I have seen footage of freshly painted locomotives with the dark everything and "worm" PC logo. They seemed to have a green tint to it.... Did they use brunswick green, or was it really a jet black? Kinda hit me when I viewed some stuff on penn central on youtube, then looked at some early days PRR GG1 images. The color (through the grime) looks all most if not totally identical.

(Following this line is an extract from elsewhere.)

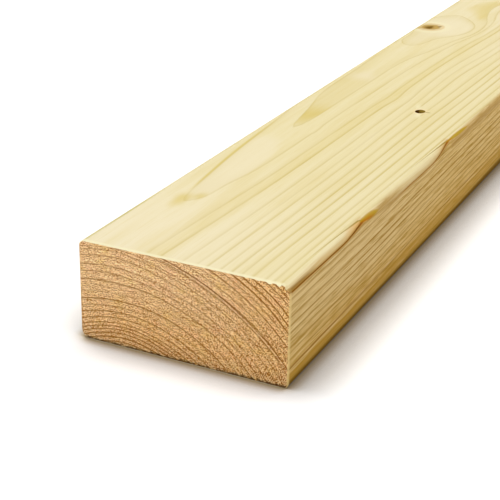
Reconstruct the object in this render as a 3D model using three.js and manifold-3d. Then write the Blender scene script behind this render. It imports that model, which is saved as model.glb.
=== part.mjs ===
// One length of regularised softwood stock, 47 x 100 mm, cut square at both ends.
// The length runs along X, the width along Y and the thickness along Z. The origin is
// the middle of the underside. The front end is the one that faces -X, and left and
// right are as seen from there: left is +Y and right is -Y.

import * as THREE from "three";
import { mergeVertices } from "three/addons/utils/BufferGeometryUtils.js";
import Module from "manifold-3d";

// Stock size, in millimetres.
const LENGTH = 2400;
const WIDTH = 100;
const THICKNESS = 47;

// Radius of each long arris. The planer took the four off unevenly.
const ARRIS_TOP_LEFT = 3;
const ARRIS_TOP_RIGHT = 4.2;
const ARRIS_BOTTOM_RIGHT = 2;
const ARRIS_BOTTOM_LEFT = 4.5;
const ARRIS_SEGMENTS = 10;

// Pin-knot hole: an oval mouth in the top face that narrows to a blunt bottom. The
// dead branch that left it leans towards the front end as it goes down.
const PIN_FROM_FRONT = 245;
const PIN_FROM_LEFT = 68.5;
const PIN_LENGTH = 6.4;
const PIN_WIDTH = 5.2;
const PIN_DEPTH = 7;
const PIN_BOTTOM_SHARE = 0.4;
const PIN_LEAN_DEGREES = 12;
const PIN_SEGMENTS = 28;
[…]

Am i imagining things?
 #1323628  by MACTRAXX
 
TP: As one that is old enough to remember Penn Central - I recall that some titled this color "Funeral Black"
and remembering that they used "Jade Green" on some equipment it was a dissapointment to see the lack
of color on their locomotives...Brunswick (or very dark) Green was a PRR color used on some equipment
such as the GG1s and some may have been carried over into PC in the early days...

MACTRAXX
 #1323631  by scottychaos
 
There have been myths floating around for years that the very first, or perhaps the first few, locomotives painted for PC
were perhaps painted Brunswick Green..which is the very dark PRR green..People say its "almost black",
and that it's difficult to tell it apart from black..but that isnt really true..the green is in fact quite obvious and visible.
you know if its there or not:

http://www.railpictures.net/viewphoto.p ... 64&nseq=65" onclick="window.open(this.href);return false;

yes its a dark "olive green"..but you can see it.

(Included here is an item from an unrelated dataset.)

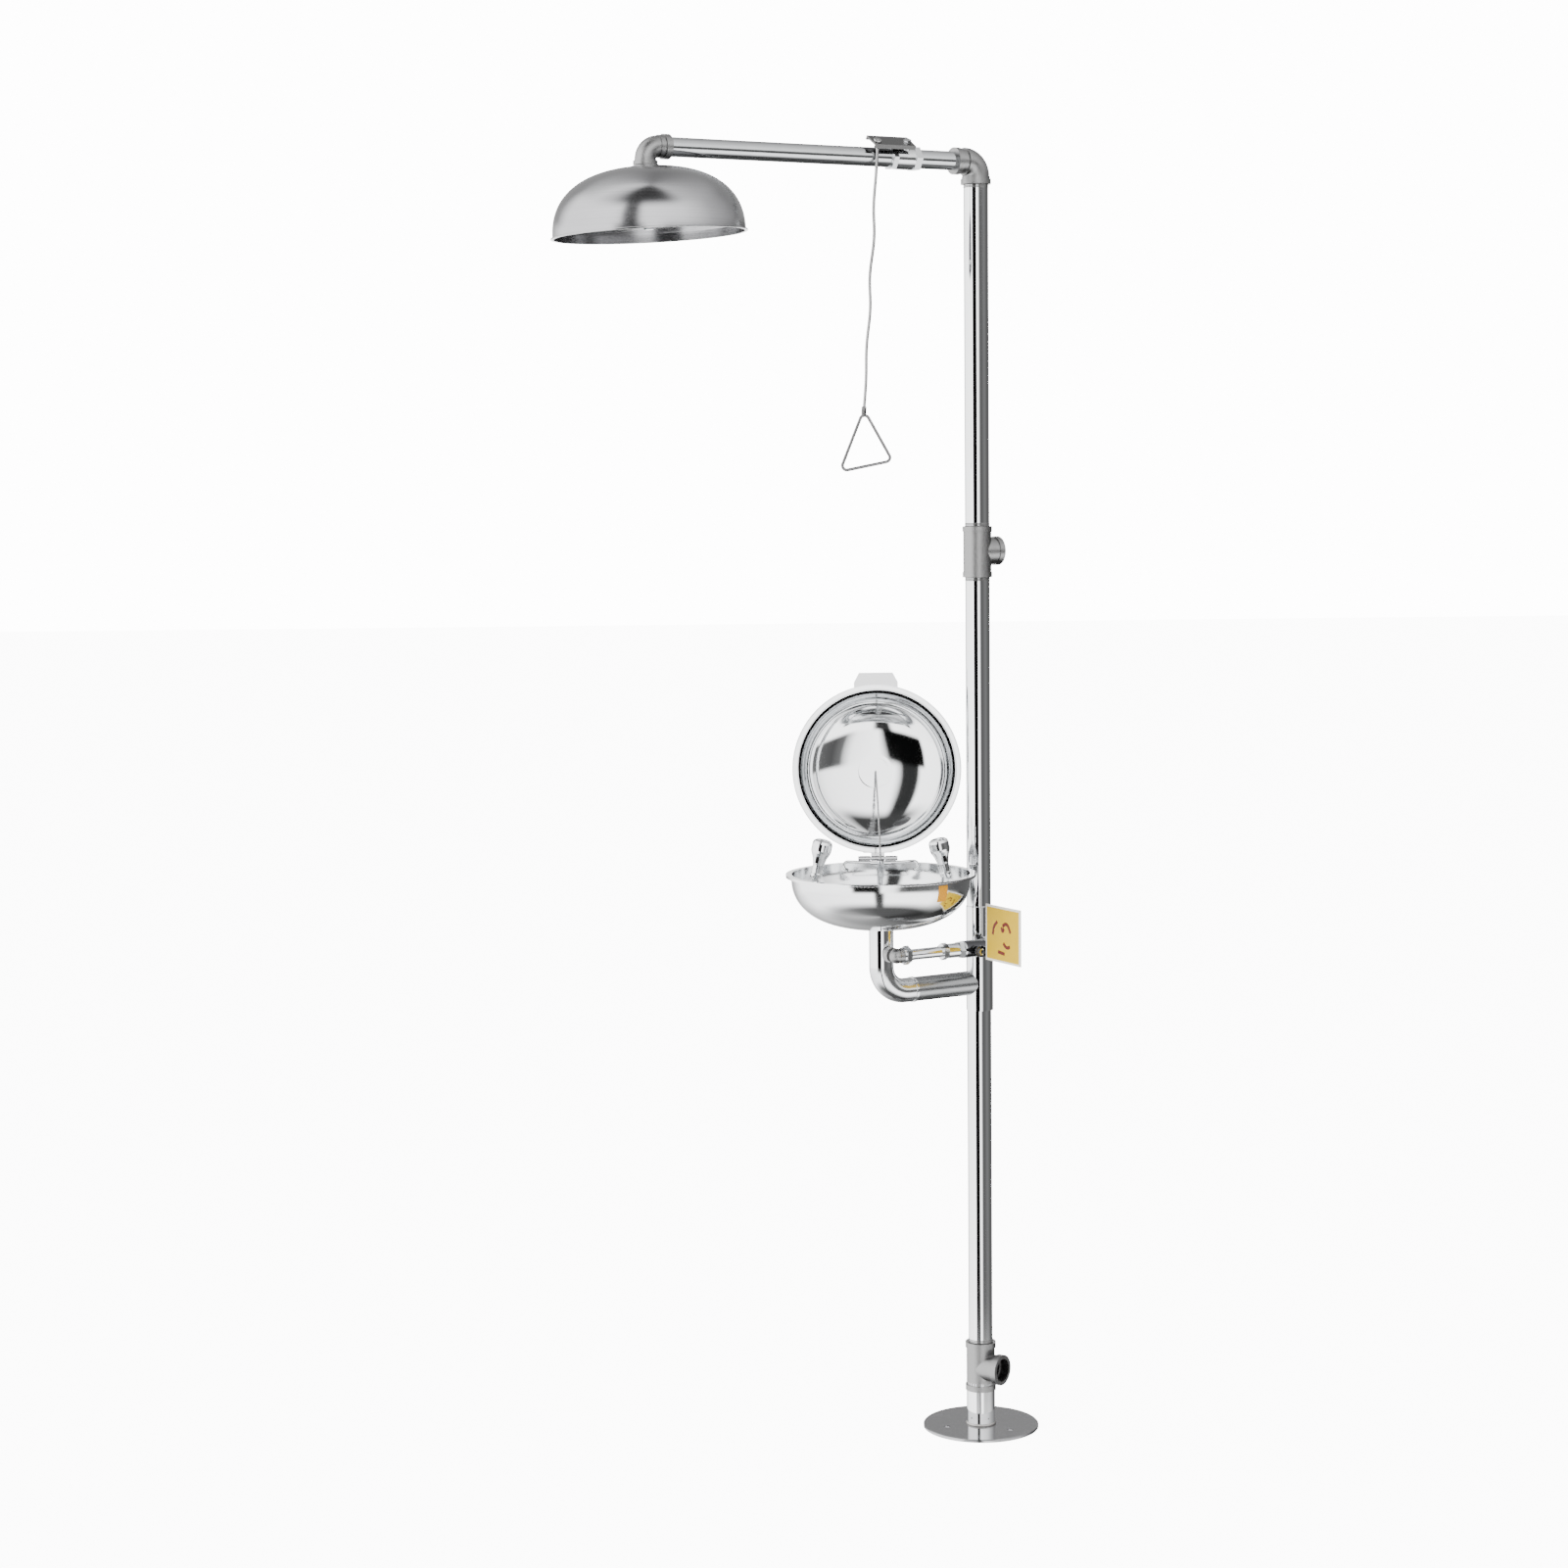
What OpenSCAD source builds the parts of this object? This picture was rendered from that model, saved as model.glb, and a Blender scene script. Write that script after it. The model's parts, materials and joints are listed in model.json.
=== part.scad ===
// Emergency shower with eyewash: a free-standing stainless pole on a round foot, a shower head on an arm
// with a pull rod, and an eyewash bowl with a hinged lid and a push plate.
// Origin: centre of the foot's underside. +Z up, the bowl faces -Y. All sizes in mm.

/* [Stand] */
// outside diameter of the pole pipes
pole_d = 42.4; // [33.7:0.1:60.3]
// wall of the pole pipes
pole_wall = 2; // [1.5:0.1:4]
// diameter of the round foot
base_d = 205; // [160:5:300]
// thickness of the round foot
base_t = 5; // [3:0.5:12]
// diameter of the circle the floor bolts stand on
base_pcd = 130; // [100:5:250]
// diameter of the floor bolt holes
base_hole_d = 11; // [8:0.5:18]
// height of the shower arm's axis
arm_z = 2224; // [2100:1:2400]
// height of the supply inlet's axis
inlet_z = 1558; // [1200:1:1700]
// height of the waste outlet's axis
outlet_z = 108; // [90:1:200]
// turn of both arms out of the bowl's side-on line
arm_turn = 30; // [0:1:90]
// direction of the waste outlet
outlet_turn = -36; // [-90:1:90]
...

but these PC green myths have been disproved again and again as unfounded myths and legends.
its very well known that the first, and all, PC locomotives were nothing but pure black.

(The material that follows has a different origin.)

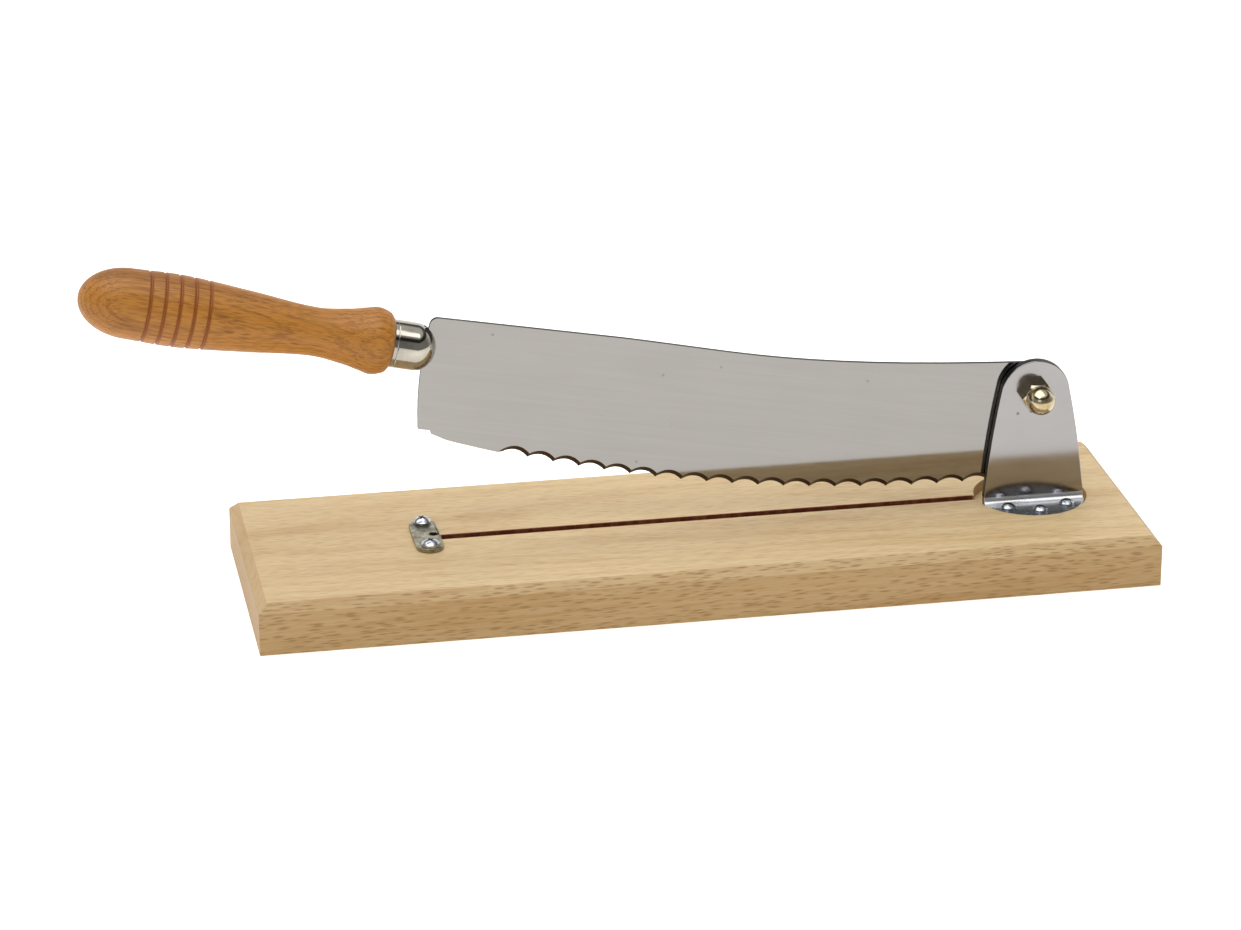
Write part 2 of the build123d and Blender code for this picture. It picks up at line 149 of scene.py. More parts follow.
class BreadSlicerColours(PropertyGroup):
    """Colours of the finishes, as the eye sees them in soft light. Some stand for light: painted shade
    on the board's sides, groove and sheared edges, a painted reflection in the ground bevels and a
    painted highlight on the foot.
    """

    board_pale: colour("Board", "Planed beech between the growth rings", "#d5bc90")
    board_streak: colour("Board streak", "Darker late wood and brown streaks", "#b08550")
    board_fleck: colour("Board fleck", "Ray flecks of the beech", "#6b4722")
    # Painted shade: the sides and ends of the board get this deeper brown for the light that falls
    # less on them than on the top.
    board_side_shade: colour("Board sides", "Sawn sides and ends, browner than the top", "#9f7b46")
    # Painted shade: the groove's walls and the arrises beside them get these dark reddish browns for
    # the shade in the narrow slot.
    groove_shade: colour("Groove", "Saw-burnt walls of the groove", "#6e3417")
    groove_shade_streak: colour("Groove scorch", "Lighter saw marks in the groove", "#9a6238")
    handle_pale: colour("Handle", "Oiled beech of the handle", "#b1762d")
    handle_streak: colour("Handle streak", "Darker grain of the oiled handle", "#7c4910")
    handle_fleck: colour("Handle fleck", "Ray flecks under the oil", "#5c350c")
    ring_burn: colour("Handle ring", "Wood scorched by the burning wire", "#84450f")
    blade_steel: colour("Blade", "Rolled stainless sheet", "#969390")
    upright_steel: colour("Upright", "Polished stainless plate", "#9b9999")
    # Painted reflection: the ground hollows are tinted dark brown for the beech board they reflect.
    bevel_board_reflection: colour("Ground bevel", "Rough-ground hollows of the cutting edge", "#4b3a2c")
    # Painted shade: the thin sheared edges of the blade and the upright are painted near black.
    edge_shade: colour("Sheared edge", "Dark edge that shearing leaves", "#1d1916")
    # Painted highlight: the foot, bent from the same plate, gets this much brighter tint for the light
    # it catches.
    foot_highlight: colour("Foot", "Satin face of the upright's bent foot", "#d3d5d8")
    stop_steel: colour("Stop plate", "Zinc-plated stamping", "#a8a391")
    screw_zinc: colour("Screws", "Bright zinc plating", "#c3c6cc")
    nickel: colour("Domed nut", "Warm nickel plating", "#c6bda6")
    chrome: colour("Ferrule", "Hard chrome plating", "#b7b2a6")
    nylon: colour("Friction discs", "Natural nylon", "#e4dfd2")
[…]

http://www.railroad.net/forums/viewtopi ... 95&t=77547" onclick="window.open(this.href);return false;

Scot
Last edited by scottychaos on Sun Mar 29, 2015 1:30 pm, edited 1 time in total.
 #1323632  by scottychaos
 
There is also a persistent myth that NS painted their PC heritage unit in Brunswick Green..
but just like the earlier myth, there is no photographic evidence to back it up..
in fact, every photo proves the opposite..every photo ever taken of that unit shows it to be painted black..because it is.

compare it to "regular" NS units..it's the exact same color..because it's black: ;)

http://www.railpictures.net/viewphoto.p ... 744&nseq=1" onclick="window.open(this.href);return false;

http://www.railpictures.net/viewphoto.p ... 88&nseq=42" onclick="window.open(this.href);return false;

http://www.railpictures.net/viewphoto.p ... 83&nseq=68" onclick="window.open(this.href);return false;

Scot
 #1323660  by Allen Hazen
 
Amazing! There seems to be a consensus as to what colour "that dress" (a.k.a. "the dress that broke the internet") is, but debate about Penn Central locomotives goes on and on.
The middle of the three photos of the NS "PC Heritage" unit that Scottychaos linked to in the previous post is pretty clearly the same black as the standard NS locomotive coupled behind it, but the first and third… At least with my computer and my eyes I can imagine a slight greenish tinge. This might just be my imagination, but it might also be that the locomotive is catching sunlight reflected off grass.
(Still, it is certainly blacker than relatively clean Pennsyvania Railroad units in good sunlight.)
 #1323676  by TomNelligan
 
People can perceive colors differently, and you add another layer of ambiguity when you're looking at photos due to the color biases of the various films that were used in the pre-digital days of Penn Central, not that digital images can't have their own color quirks. PRR Brunswick green was very dark but distinctly non-black when you saw a clean unit in sunlight. PC diesels were just plain black. It's always possible that Altoona had some leftover PRR paint and applied it to a few units early on, but PC's official color was that cheerful black that sort of summed up the whole mood of that corporate and operational disaster.
 #1323689  by Allen Hazen
 
So: Black for locomotive paint. They saved the colourful stuff-- red ink-- for the financial reports? (Grin!)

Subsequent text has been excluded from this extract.